Ofcom has launched a formal investigation into the international arm of China’s state broadcaster over an allegation that it broadcast a forced confession from a jailed British citizen on UK TV.
Former journalist Peter Humphrey made a fairness and privacy complaint to the broadcast regulator in November after China Global Television Network allegedly aired a confession he and his wife had made.
CGTN is the international arm of China Central Television, which opened a European hub in Chiswick Park, London, at the end of last year, some two years after launching its English TV channel. It airs on Sky and Freesat.
Corporate investigator Humphrey and his US wife Yu Yingzeng (both pictured) were detained in China in 2013 and later sentenced to less than five years in jail between them for illegally obtaining private records of Chinese citizens and selling the information to clients, including drugmaker Glaxosmithkline, according to Reuters.
They were deported from China in June 2015 after their sentences were reduced.
During their imprisonment, a confession from the pair was aired on TV in China and on its international channels, including in the UK, Humphrey claims.
An Ofcom spokesperson said today: “We have decided to investigate a fairness and privacy complaint about news programmes broadcast on CCTV News. If we find our rules have been broken, we will take the appropriate action.”
Speaking to BBC Radio 4’s Media Show about his experience last month, Humphreys said he had been given a sedative before being removed from his cell and taken to a large interrogation cell surrounded by cameras where he was locked into an iron chair.
“I was in a total state of shock and trauma and I was also drowsy from this drug and the cameras were pointing through the bars of the cage and one of the policemen, who was actually my daily chief interrogator, was standing outside the cage with a clipboard and a list of questions and answers on it,” he said. “So he pretended voice wise to be a journalist asking me questions.
“I had enough consciousness to know that this was all wrong and they were trying to get me to say things that I didn’t want to say because they were trying to get me to incriminate myself for crimes that I hadn’t committed and I was trying to navigate between saying something that would get me out of there and saying something that wouldn’t incriminate me.”

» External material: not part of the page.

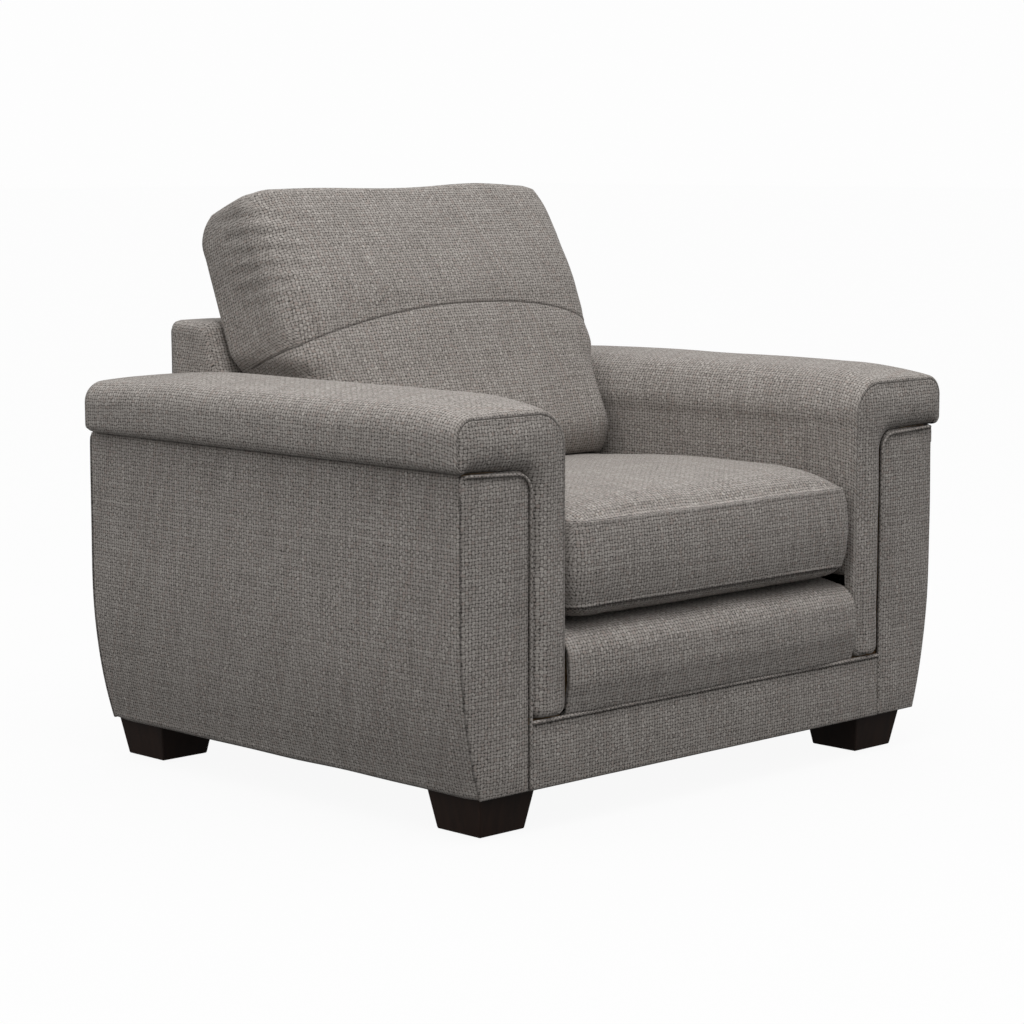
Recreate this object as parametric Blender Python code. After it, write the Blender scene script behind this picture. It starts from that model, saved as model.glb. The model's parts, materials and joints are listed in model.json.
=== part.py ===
"""Upholstered armchair with a loose seat cushion and a loose back cushion.

Metres, +Z up, front towards -Y, +X to the right as seen from the front (the sitter's left).
Names with left and right are as seen from the front, too.
The origin is on the floor, under the centre of the chair's box.
"""

import math

import bmesh
import bpy

# ---- driving dimensions ----
WIDTH = 1.100                 # over the two arm pads
REAR = 0.445                  # rear face of the back, and minus this is the front border's crown
ARM_FRONT = -0.437            # plane of the arm fronts and of the kick panel
ARM_REAR = 0.433              # rear face of the arms
ARM_INNER = 0.330             # inner face of an arm pad
ARM_OUTER = 0.534             # outer face of an outer arm panel, above the tumblehome
PANEL_INNER = 0.401           # inner edge of an arm front panel
ARM_TOP = 0.5335              # underside of an arm pad
PAD_SEAM = 0.614              # top seam round an arm pad's front face
PAD_CROWN = 0.636             # highest line of an arm pad
BODY_BOTTOM = 0.0645          # lower edge of the upholstered body
KICK_TOP = 0.168              # top of the kick panel's welt
DECK_TOP = 0.2965             # what the seat cushion rests on
SEAT_SEAM = 0.441             # seat cushion's upper seam
SEAT_CROWN = 0.046            # how far the seat cushion swells above that seam
SEAT_FRONT = -0.440           # front of the seat cushion
SEAT_REAR = 0.172             # rear of the seat cushion
BACK_CUSHION_FOOT = 0.4730    # underside of the back cushion
BACK_CUSHION_TOP = 0.937      # its top, measured up along the recline
BACK_CUSHION_THICK = 0.160    # its thickness at the seams
BACK_FRAME_TOP = 0.7046       # top of the upholstered back frame
BACK_HALF = 0.363             # half width of the back frame above the arms
RECLINE = math.radians(21.0)  # lean of the back
BACK_FOOT = 0.065             # y at which the back's front plane would meet the floor
TUMBLE = 0.038                # how far the body's sides come in at the bottom
TUMBLE_START = 0.320          # height at which they begin to
LEG_X = 0.4265                # centre of a leg
LEG_FRONT = -0.360
LEG_REAR = 0.3765
LEG_FOOT = 0.045              # half width of a leg at the floor
LEG_HEAD = 0.056              # half width of a leg at its top
GAP = 0.0005                  # between pieces that touch
SKIN = 0.003                  # sewn cover and its lining

# ---- frame timber and small parts ----
RAIL = 0.025                  # thickness of a rail
FRAME_BOTTOM = BODY_BOTTOM + 0.0015
RAIL_TOP = 0.262              # top of the seat rails, under the springs
FRONT_RAIL_HALF = 0.4045      # half length of the front rail, between the arm posts
FRONT_RAIL_LOW = 0.072        # underside of the front rail
FRONT_RAIL_Y = ARM_FRONT + 0.017
SIDE_RAIL_LOW = 0.170         # underside of the side rails
SIDE_RAIL_REAR = 0.4195
BACK_RAIL_LOW = 0.180         # underside of the back rail
BACK_RAIL_Y = 0.388
CROSS_HALF = 0.298            # half length of the three rails between the back posts
ARM_RAIL_LOW = 0.505          # underside of an arm's top rail, and top of its posts
POST_DEPTH = 0.030            # from an arm's end panel to the far face of the post behind it
BOARD_DEPTH = 0.026           # a back post's raked edge, behind the back's front plane
BOARD_BEND = 0.300            # height at which that edge turns down
BOARD_FRONT = 0.340           # y of the edge below it
BACK_RAIL_NEAR = 0.033        # the rails in the back: depth of their front face
BACK_RAIL_FAR = 0.055         # and of their rear face
LOWER_RAIL = (0.320, 0.365)   # heights of the back's lower rail
TOP_RAIL_TALL = 0.045
BLOCK_IN, BLOCK_OUT = 0.372, 0.480
BLOCK_FRONT = (-0.3945, -0.305)
BLOCK_REAR = (0.305, 0.389)
BLOCK_TOP = 0.108
POST_IN = 0.405               # arm posts, from here
POST_OUT = 0.480              # to here
STILE_IN = 0.2985             # back posts, from here
STILE_OUT = 0.3235            # to here
FACING = 0.012                # padded panel over the arm ends
SHEET = 0.010                 # padded panel over the arm sides
WIRE = 0.0019                 # radius of a spring's wire
SPRING_SWING = 0.024          # how far a spring's wire swings to each side
SPRING_SPACING = 0.150
SEAT_SPRINGS, SEAT_WAVES, SEAT_RISE = 4, 8, 0.004
SEAT_SPRING_ENDS = (-0.410, 0.404)
BACK_SPRINGS, BACK_WAVES = 3, 5
WAVE_POINTS, WAVE_FLAT = 8, 0.8
BACK_SPRING_ENDS = (0.335, 0.675)
BACK_SPRING_DEPTH = 0.0305    # of the wire, behind the back's front plane
BOLT = 0.004                  # radius of a hanger bolt
BORE_CLEARANCE = 0.0003       # round a bolt
BOLT_LOW, BOLT_HIGH = 0.0310, 0.0990
OVERRUN = 0.010               # how far a cutter goes past the face it opens
GLIDE_RADIUS, GLIDE_THICK = 0.018, 0.0022

# ---- covers ----
DECK_LOW = 0.272              # underside of the padded deck
DECK_CLEAR = 0.003            # between the deck and an arm
DECK_FRONT, DECK_WAIST, DECK_REAR = -0.3655, 0.1800, 0.385
PANEL_DROP = 0.002            # top edge of an arm's end panels, below the pad
PANEL_ROUND_OUT = 0.015       # radius of their outer top corner
PANEL_ROUND_IN = 0.030        # radius of their inner top corner
PAD_ROUNDS = (0.012, 0.032, 0.052)  # an arm pad's lower edge, upper edge and inner shoulder
PAD_TOP_OUT, PAD_TOP_IN = 0.505, 0.372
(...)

Humphrey added that when he finally saw the footage nearly two years later after his release from prison, it had been “cut and pasted” with additional material and “distorted and mistranslated”.
“I think based on the conduct of CCTV and CGTN in the UK in the last few years I think that their licence should be revoked and they should have no place in our broadcasting community until they have demonstrated that they are prepared to follow the law of this country,” Humphrey added.
Ofcom declined to provide any further information on the complaint, saying those relating to fairness and privacy are confidential, but that a full decision will be published once the investigation is over.
CGTN did not respond to a request for comment.